In her debut novel, “Hard Mouth,” Amanda Goldblatt faces the existential dread of loss, and finds her characters clinging to a nexus of imaginary friends, isolated nature, and the lessons of futility as a way of escaping, processing and coping with that loss. Her use of language can veer into something of language-as-material, as if painting a portrait or capturing a scene on film, twisting and torquing meaning. Sometimes, just beyond the range of sense as when she describes her protagonist Denise’s imaginary friend Gene as having a voice made “of simple syrup and rocks.” A kind of guardian angel or other benevolent presence, Gene first enters her life at fifteen, during one of the early cancer scares of her father, whom she calls Pop.
“Hard Mouth” has been on Goldblatt’s mind for seven or eight years, since her own real-life father was diagnosed with cancer. We sat down to discuss the emotional spectrum of experiences, in herself, the characters and the cultural sources that propelled her to complete it.!–more–>
This is your first novel, what prompted you to want to write it?
I had written some stories and essays prior to that and I was sure that I didn’t want to start a novel until I knew it was going to be a novel I was going to finish. And my father was diagnosed with cancer, he went into remission and he is fine, thankfully, but the fear, this sort of existential fear that I felt, was big and unruly enough to feel like something I could channel into the making of a novel. In kind of the same way that my narrator figures out a plan to manage things, to manage the oncoming grief, I decided that I could dislocate my own uncomfortable feelings into a novel, which is something that’s extraordinarily really easy to get lost in.
And the struggle for survival here is an emotional one.
I don’t think Denny is interested, actually, in survival, as she’s going through it, and as the action is happening. It’s maybe less about survival and more about processing or digesting or evading.
Then there’s imaginary friend named Gene who wanders in and out of the storyline. Where did the idea for this character come from?
It’s super-interesting. I was living in Michigan at the time, I was super-underemployed and I was watching a lot of classic movies, which has always been a comfortable mode for me, it was something that I grew up watching. And I was through the oeuvres of different actors, and I was watching William Powell. I hadn’t remembered seeing before, this movie “My Man Godfrey,” and was charmed and horrified by the way they navigate class. But meanwhile, there was this blustery, big patriarch of the wealthy family in the movie, and he looked really familiar. I felt like I’d seen him before many times, and indeed I went to see who it was and it was a character actor named Eugene Pallette, who worked from the silent era into the late mid-century. He worked in over 200 films. He started out as a leading man and moved into character acting later in life. But one of his last films was an Otto Preminger movie, and during the shooting, he refused to sit next to Clarence Muse, who was a black actor, because he was a racist. And Preminger also noted, as I started doing research about him, that he was also a Nazi sympathizer during World War II—which now seems outrageous, but also weirdly easy to get one’s head around in the current climate. So, he was cut out of the film and he shot a few more movies after that but mostly retired from public life, and ended up building this hunting lodge in a remote part of Oregon. He lived there, except for the odd shoot, until getting throat cancer and dying eventually in Los Angeles.
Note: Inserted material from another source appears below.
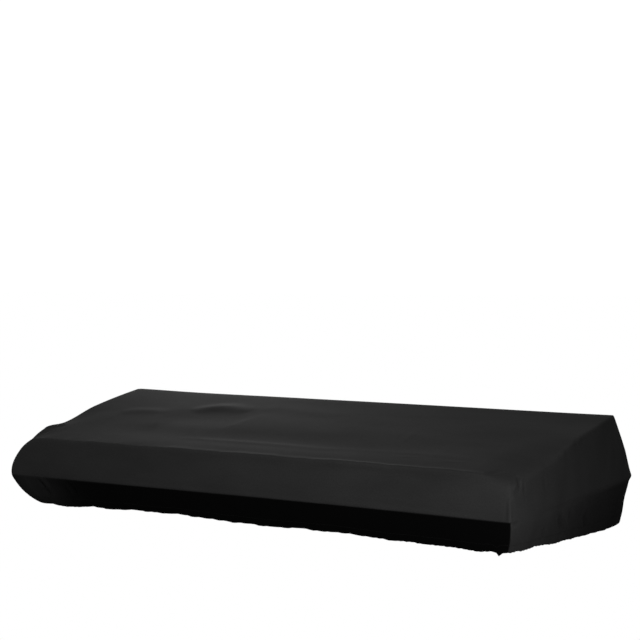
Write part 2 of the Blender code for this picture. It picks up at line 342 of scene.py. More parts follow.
# Finish of the thread
THREAD_WIDTH = 0.0007
THREAD_ROUGHNESS = 0.75
THREAD_SPECULAR = 0.08
TWIST_LENGTH = 0.8 * MM
TWIST_DETAIL = 2.0
TWIST_STRENGTH = 0.4
TWIST_HEIGHT = 0.2 * MM

# Hem stitches: their height between hem and fold, their pitch, and the share of it that shows
STITCH_LEVEL = 0.24
STITCH_PITCH = 0.0036
STITCH_SHARE = 0.72
STITCH_SIDES = 6
STITCH_RINGS = 5

# A stitch's first and last ring as shares of its arch, and the arch's height in half thread widths
STITCH_ENDS = (0.04, 0.96)
ARCH_RISE = 1.5
ARCH_SINK = 0.7

# Shift from the places as they were read to the frame of the solids
MIDDLE_Y = BACK_WIDE[0] / 2
HEM_LEVEL = 0.0104
PLACE = np.array((LEFT_BELLY / 2, -MIDDLE_Y, HEM_LEVEL))

# Camera, solved from the straight edges in a frame of 640 by 640 pixels
CAMERA_AZIMUTH = 35.52
CAMERA_ELEVATION = 1.60
CAMERA_DISTANCE = 3.088
CAMERA_TARGET = (0.026, 0.227, 0.354)
FOCAL_PIXELS = 1651.0
FRAME_PIXELS = 640.0
SENSOR_WIDTH = 36.0

# Soft lights: place, the point that they face, and size
OVERHEAD_LIGHT = ((0.46, -1.25, 0.78), (0.18, -0.15, 0.10), (0.8, 0.40))
CORNER_LIGHT = ((0.87, -0.35, 0.025), (0.55, -0.18, 0.03), (0.14, 0.05))
FAR_LIGHT = ((-0.86, 0.89, 0.53), (-0.14, 0.00, 0.16), (0.5, 0.3))
OVERHEAD_POWER = 12.9
CORNER_POWER = 1.0
FAR_POWER = 6.5
ROOM_LIGHT = 0.45

# Paper floor and white background
FLOOR_HALF = 30.0
FLOOR_GAP = 0.0005
FLOOR_GLOW = 1.0
BACKGROUND_GLOW = 1.1
WHITE = "#ffffff"
PAPER_GREY = "#8c8c8c"

# Numbers of the sides of a ring, which starts along the front
SIDES = 4
FRONT_SIDE = 0
RIGHT_SIDE = 1
BACK_SIDE = 2


def linear(hex_colour):
    """An sRGB hex colour as linear red, green, blue and alpha, by the sRGB curve."""
    parts = np.array([int(hex_colour[i : i + 2], 16) / 255 for i in (1, 3, 5)])
    low = parts / 12.92
    high = ((parts + 0.055) / 1.055) ** 2.4
    return (*np.where(parts <= 0.04045, low, high), 1.0)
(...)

So I was just thinking about this very different feeling—to be called out for having horrible views—then it is finding out your father’s going to die, quickly, and soon. There is this similar kind of cataclysm of understanding of the world and your life in it, and who you are, and so I was inspired by, or prompted by, his escape. Before I even knew that he would end up in the pages themselves. So, once I got Denny on the mountain, I understood it was going to be really difficult to sustain a solo character without anyone to talk to, and so I went back and knit in Gene. He became sort of her ability to speak in more nuanced terms, or to be more vulnerable in a less direct or more present way.
I was also struck by these scenes that keep recurring of Denny’s attempts at caretaking, which repeatedly seem to go awry. I find them fascinating; it’s this “I’m going to attempt to try to do these helpful, nurturing things and to try to preserve life” and none of it works.
Doesn’t that feel like life to you? Right? We try to do these things that are guided by our best impulses but we don’t have the ability to control them, or something goes wrong with it and it turns out worse than it would have if we hadn’t tried to begin with. Which is not a value I have, that one shouldn’t intervene, but I am very interested in when we do our best and for Denny, her best is not that great. But when we do our best to care take, it sometimes just doesn’t go anywhere.
Right, sometimes life is just about futility.
Yes, absolutely.
Amanda Goldblatt will take part in readings at the Hungry Brain, 2319 West Belmont at 9pm on August 14 with Michael Vallera and Carol Genetti; at Volumes Book Cafe, 1474 North Milwaukee at 7pm on September 17 with Juliet Escoria, Mary Miller and Elizabeth Ellen; and as a part of the Tupelo readings series at The Martin, 2515 West North on October 10, times at themartinchicago.com.